- **Information given**:

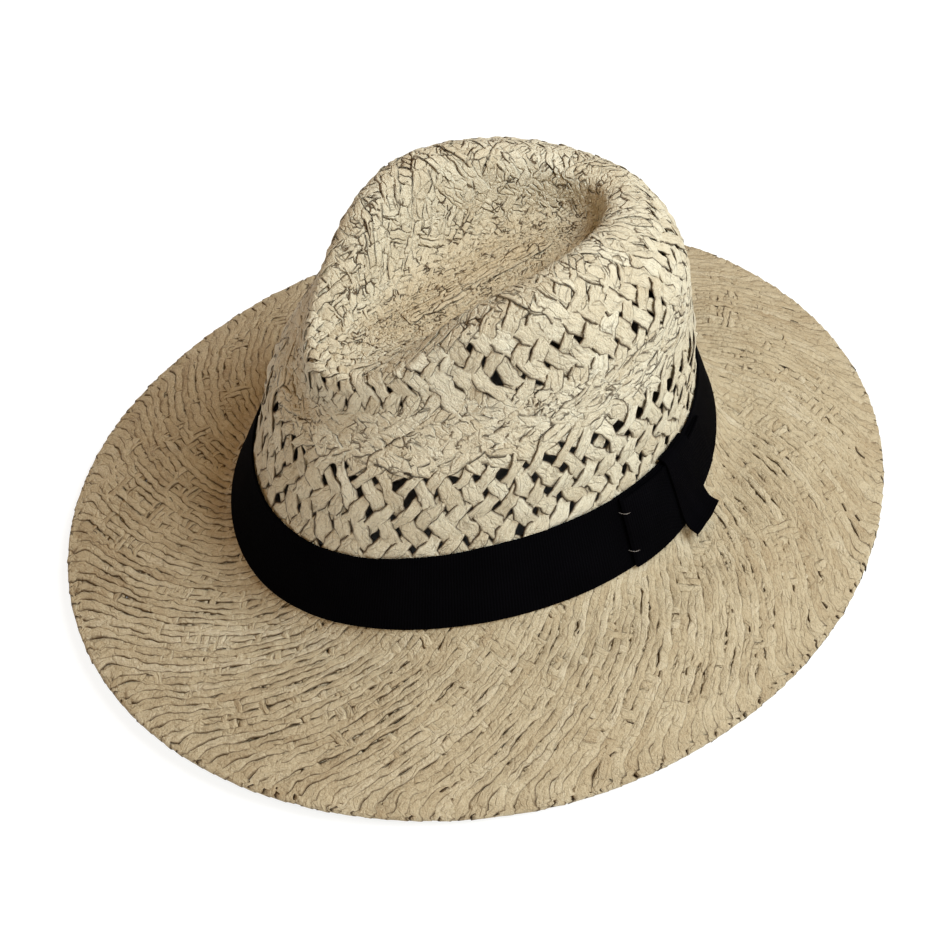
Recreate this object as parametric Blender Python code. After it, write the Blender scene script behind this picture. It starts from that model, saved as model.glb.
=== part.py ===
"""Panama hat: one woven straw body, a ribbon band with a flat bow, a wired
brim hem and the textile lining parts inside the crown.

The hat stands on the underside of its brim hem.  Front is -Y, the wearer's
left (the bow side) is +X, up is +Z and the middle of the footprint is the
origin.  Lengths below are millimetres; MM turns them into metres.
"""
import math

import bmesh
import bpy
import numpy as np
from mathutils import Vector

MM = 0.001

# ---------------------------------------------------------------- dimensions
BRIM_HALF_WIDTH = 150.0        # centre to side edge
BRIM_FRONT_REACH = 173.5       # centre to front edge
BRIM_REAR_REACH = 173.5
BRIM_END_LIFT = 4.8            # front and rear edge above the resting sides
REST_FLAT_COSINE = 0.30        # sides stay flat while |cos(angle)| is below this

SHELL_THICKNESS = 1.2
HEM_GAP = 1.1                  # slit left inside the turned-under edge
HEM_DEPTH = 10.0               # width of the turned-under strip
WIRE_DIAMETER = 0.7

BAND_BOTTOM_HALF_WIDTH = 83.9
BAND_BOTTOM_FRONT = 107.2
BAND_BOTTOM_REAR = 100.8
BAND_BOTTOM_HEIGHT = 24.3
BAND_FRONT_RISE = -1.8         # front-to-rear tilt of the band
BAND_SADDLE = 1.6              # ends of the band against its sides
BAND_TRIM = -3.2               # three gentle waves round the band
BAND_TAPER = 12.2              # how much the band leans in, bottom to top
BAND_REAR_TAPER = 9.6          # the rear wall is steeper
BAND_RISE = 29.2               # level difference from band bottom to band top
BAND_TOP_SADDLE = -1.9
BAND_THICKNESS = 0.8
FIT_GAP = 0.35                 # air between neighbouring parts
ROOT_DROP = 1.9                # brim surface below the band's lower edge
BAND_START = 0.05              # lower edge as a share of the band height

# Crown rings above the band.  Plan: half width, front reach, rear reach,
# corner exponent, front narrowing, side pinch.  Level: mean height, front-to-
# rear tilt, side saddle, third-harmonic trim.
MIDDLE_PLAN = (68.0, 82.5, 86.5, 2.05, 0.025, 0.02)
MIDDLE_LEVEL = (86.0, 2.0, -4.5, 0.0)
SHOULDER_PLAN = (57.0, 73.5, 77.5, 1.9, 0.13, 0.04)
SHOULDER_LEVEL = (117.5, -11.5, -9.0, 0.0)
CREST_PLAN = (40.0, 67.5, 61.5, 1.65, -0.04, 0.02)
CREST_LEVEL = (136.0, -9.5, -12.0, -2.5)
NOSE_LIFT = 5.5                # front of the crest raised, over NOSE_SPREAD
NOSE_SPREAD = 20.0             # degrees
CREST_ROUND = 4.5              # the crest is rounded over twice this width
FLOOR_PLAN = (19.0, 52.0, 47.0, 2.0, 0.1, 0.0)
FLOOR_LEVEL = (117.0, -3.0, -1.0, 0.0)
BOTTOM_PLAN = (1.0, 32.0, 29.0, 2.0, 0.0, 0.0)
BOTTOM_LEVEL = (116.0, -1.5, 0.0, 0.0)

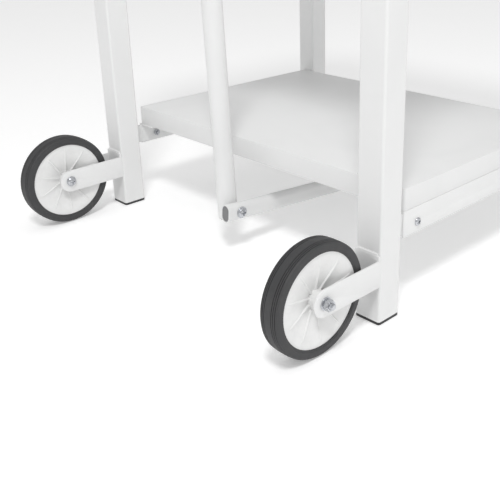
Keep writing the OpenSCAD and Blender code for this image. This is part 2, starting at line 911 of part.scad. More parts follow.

- **Challenge**: For each line above that contains the word "Blender", copy that line.

- **Answer to this problem**:
Recreate this object as parametric Blender Python code. After it, write the Blender scene script behind this picture. It starts from that model, saved as model.glb.
Keep writing the OpenSCAD and Blender code for this image. This is part 2, starting at line 911 of part.scad. More parts follow.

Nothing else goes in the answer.